Para volver a Moncayo después de esta digresión, se impone un rápido vistazo a los programas de la Orquesta Sinfónica de México a mediados de la década de los 1940s. Ahí es posible encontrar el programa de mano correspondiente al programa número 9 de la temporada número 18 de la orquesta. La fecha, 13 de julio de 1945. El lugar, el Teatro de Bellas Artes, donde la orquesta estrena la Sinfonieta bajo la dirección del compositor. El resto del programa, típico de aquellos tiempos: la Sarabanda de La hija de Cólquide de Carlos Chávez; Pedro y el lobo de Sergei Prokofiev (1891-1953); las Cinco piezas Op. 10 de Arnold Schoenberg (1874-1951); y El pájaro de fuego de Igor Stravinski (1882-1971). Y si de hacer un poco de historia se trata, bien vale la pena recordar aquí que por aquella época la Sinfónica de México estaba llena de personajes importantes de nuestra música. El titular era Chávez; el subdirector era Moncayo; el director ayudante, Blas Galindo. Y al interior de la orquesta era posible hallar a Armando Lavalle (1924-1994) en la sección de violas y a Candelario Huízar como bibliotecario.
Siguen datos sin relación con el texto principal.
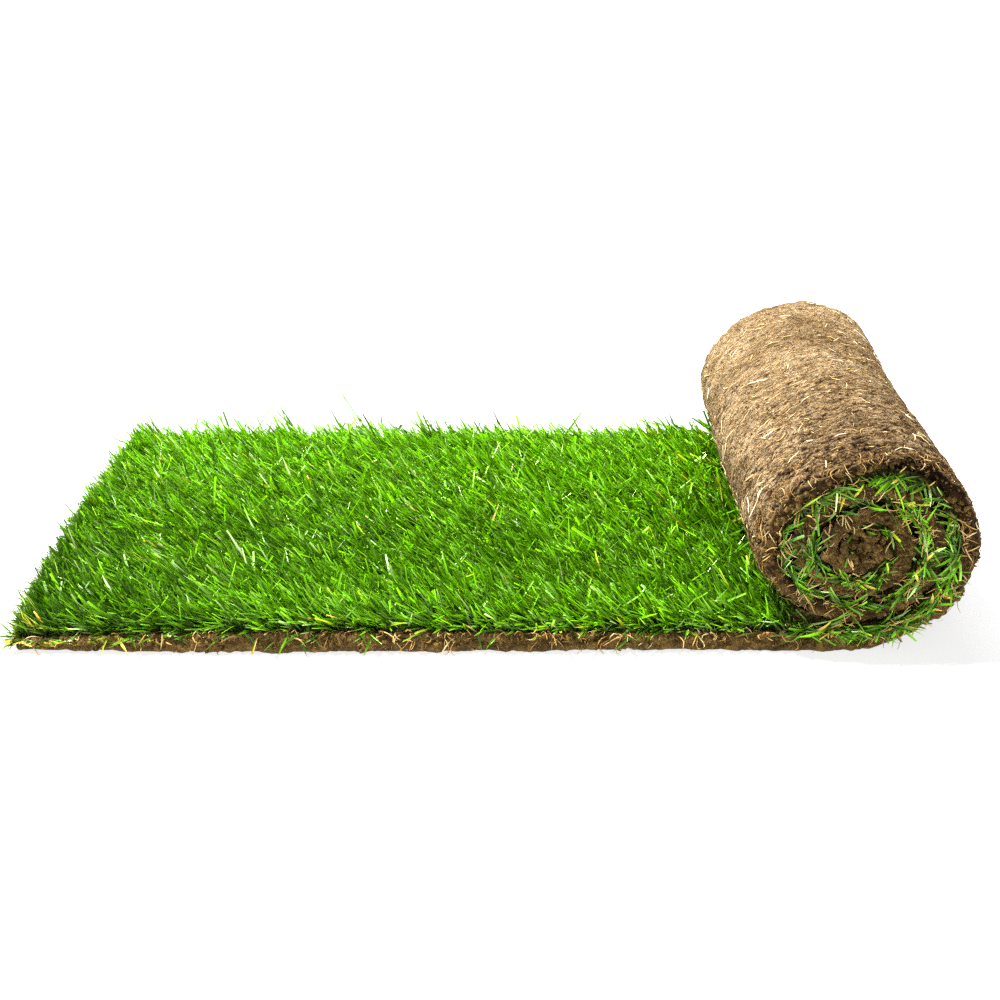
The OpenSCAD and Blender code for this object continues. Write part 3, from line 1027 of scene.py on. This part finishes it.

El caso es que esa noche de julio de 1945 se estrenó la Sinfonieta de Moncayo, obra que no dejó de causar cierta sorpresa entre el público y entre algunos músicos. Cuatro años antes se había estrenado el Huapango con un éxito rotundo e imperecedero, por lo que el público esperaba de la Sinfonieta otra colección de tonadas fáciles y pegajosas. En cambio, Moncayo propuso en esta obra un discurso musical menos folklórico y más universal. Mexicano, sí, pero no necesariamente mexicanista. Uno de los elementos sorpresivos de la Sinfonieta está en el principio mismo de la obra, y fue bien señalado por Francisco Agea en sus notas al programa del estreno: un inicio sincopado que recuerda la música popular de los Estados Unidos. ¡Nada más eso faltaba, que este ilustre huapanguero se convirtiera en un adorador del ragtime! El público, sin embargo, no se molestó en absoluto; se concretó a sorprenderse y luego a aplaudir con respeto la pieza de Moncayo, quizá con cierta decepción al no hallar en esta obra un ámbito sonoro similar al del Huapango. Como su nombre lo indica, una Sinfonieta es una sinfonía chica, no muy grande, planeada según los parámetros del quehacer sinfónico (léase forma sonata) pero en una dimensión menor. La de Moncayo, por ejemplo, se desarrolla en tres movimientos ininterrumpidos (allegro-lento-allegro), donde el tercero es una reexposición del primero. Y como no faltará algún despistado que insista en que una Sinfonieta es un concepto musical de origen italiano, vale la pena aclarar esto: lo único que de italiano tiene la Sinfonieta como forma musical es el nombre. Es bien sabido que a pesar de muchas otras riquezas musicales indiscutibles, en Italia nunca se dio el sinfonismo con la generosidad que surgió en otras latitudes. Así, parece que el primero en utilizar el término Sinfonieta para una obra musical fue Nikolai Rimski-Korsakov, en 1880. Después de él, muchos otros compositores se han amparado bajo la forma de la Sinfonieta: Max Reger, Sergei Prokofiev, Leos Janácek (1854-1928), Benjamin Britten (1913-1976), Walter Piston (1894-1976), Francis Poulenc (1899-1963), Paul Hindemith (1895-1963), Ernst Krenek (1900-1991), Lennox Berkeley (1903-1989), Darius Milhaud (1892-1974), Bohuslav Martinu (1890-1959), etc.
Así pues, con la audición de esta Sinfonieta mexicana, hoy quedará usted plenamente convencido de que Moncayo sí compuso algunas otras músicas que bien vale la pena escuchar, además del sabroso Huapango, y de que no toda su música se presta tan idealmente a la emoción patriótica y el aplauso fácil.